Berjogja.com – Kasus keracunan pada program Makan Bergizi Gratis (MBG) terus berulang sejak awal peluncurannya pada Januari 2025.
Guru Besar Teknologi Pangan dan Hasil Pertanian UGM, Sri Raharjo, menilai ada sejumlah faktor mendasar yang menjadi penyebab. Berikut empat sorotan utamanya:
1. Target Program yang Terlalu Ambisius
Pemerintah menargetkan 80 juta siswa menjadi penerima MBG di tahun pertama. Menurut Sri, langkah ini terlalu terburu-buru.
Pembangunan 30 ribu dapur Satuan Pelayanan Pemenuhan Gizi (SPPG) butuh biaya besar, sistem matang, serta tenaga terlatih, hal yang sulit diwujudkan dalam waktu singkat.
2. Lemahnya Sistem Pengawasan
Fungsi pengawasan makanan belum berjalan optimal. Badan Gizi Nasional (BGN) sebagai lembaga baru kekurangan tenaga pengawas, sementara SPPG di lapangan juga banyak yang belum siap.
Akibatnya, risiko makanan kurang matang atau terkontaminasi bakteri berbahaya meningkat.
3. Ancaman Kesehatan Anak
Kasus keracunan yang berulang bisa menimbulkan dampak jangka panjang bagi siswa, mulai dari diare, menurunnya nafsu makan, hingga gangguan gizi.

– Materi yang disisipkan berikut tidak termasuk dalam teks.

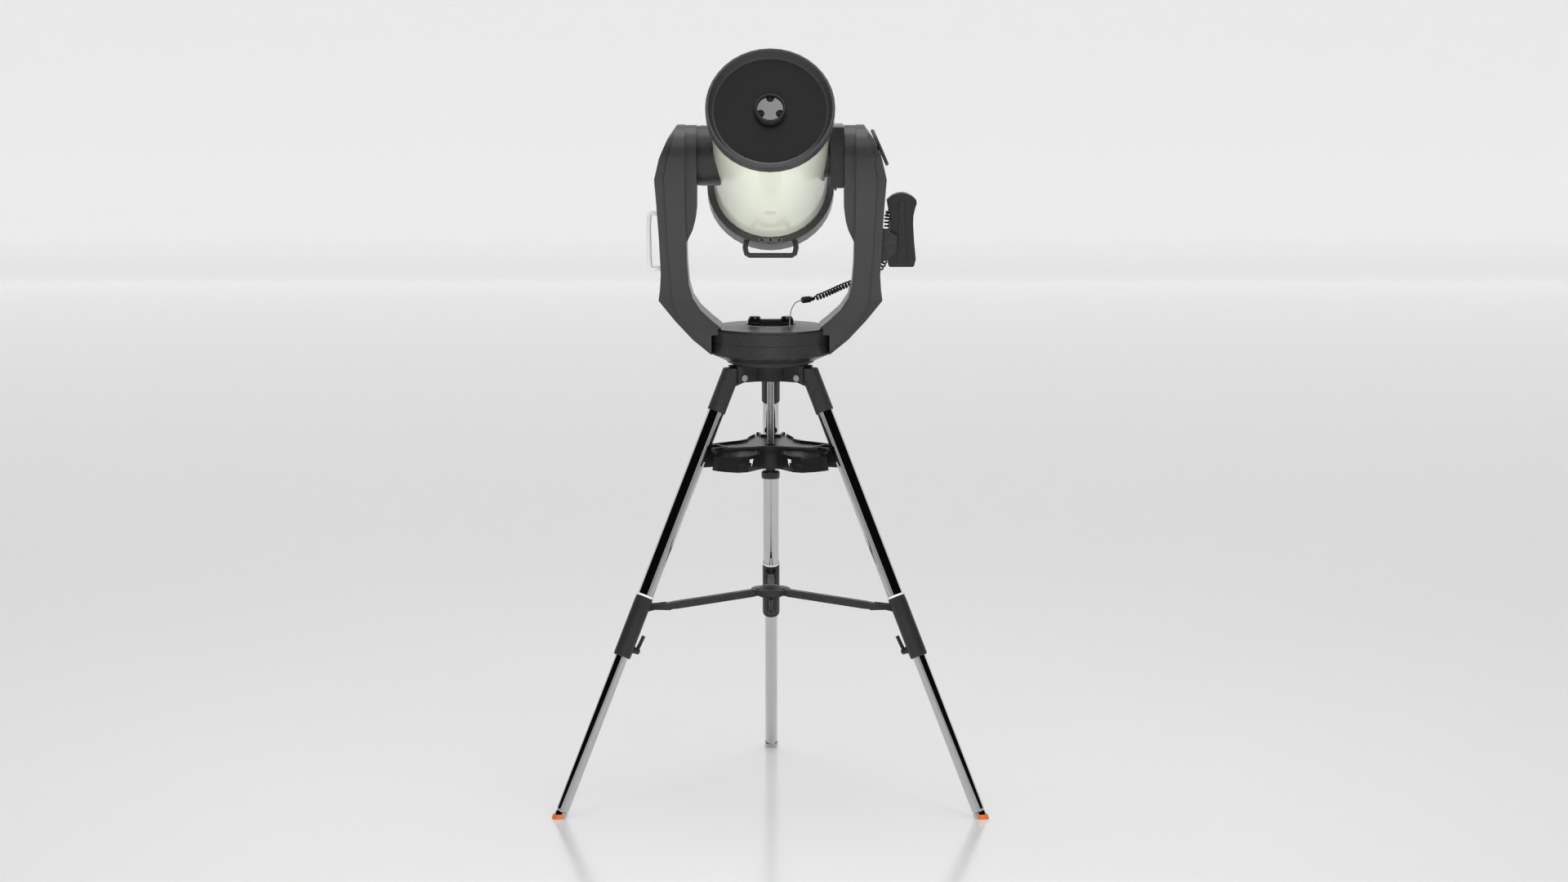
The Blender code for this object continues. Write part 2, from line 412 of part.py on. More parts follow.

Kondisi ini jelas bertolak belakang dengan tujuan awal program, yaitu meningkatkan kesehatan anak sekolah.
4. Belum Ada Payung Hukum yang Jelas
Prof. Sri menilai program MBG membutuhkan dasar hukum khusus. Ia mencontohkan Jepang yang memiliki undang-undang makan siang sekolah untuk menjamin kualitas dan keamanan pangan.
Tanpa regulasi jelas, pengelolaan MBG rawan masalah di kemudian hari.
Menurut Sri Raharjo, evaluasi menyeluruh dan pendataan kondisi gizi siswa sangat penting agar program MBG tidak kembali memunculkan kasus serupa.
Ia juga menekankan bahwa sekolah dan orangtua berhak menolak program bila dianggap belum siap.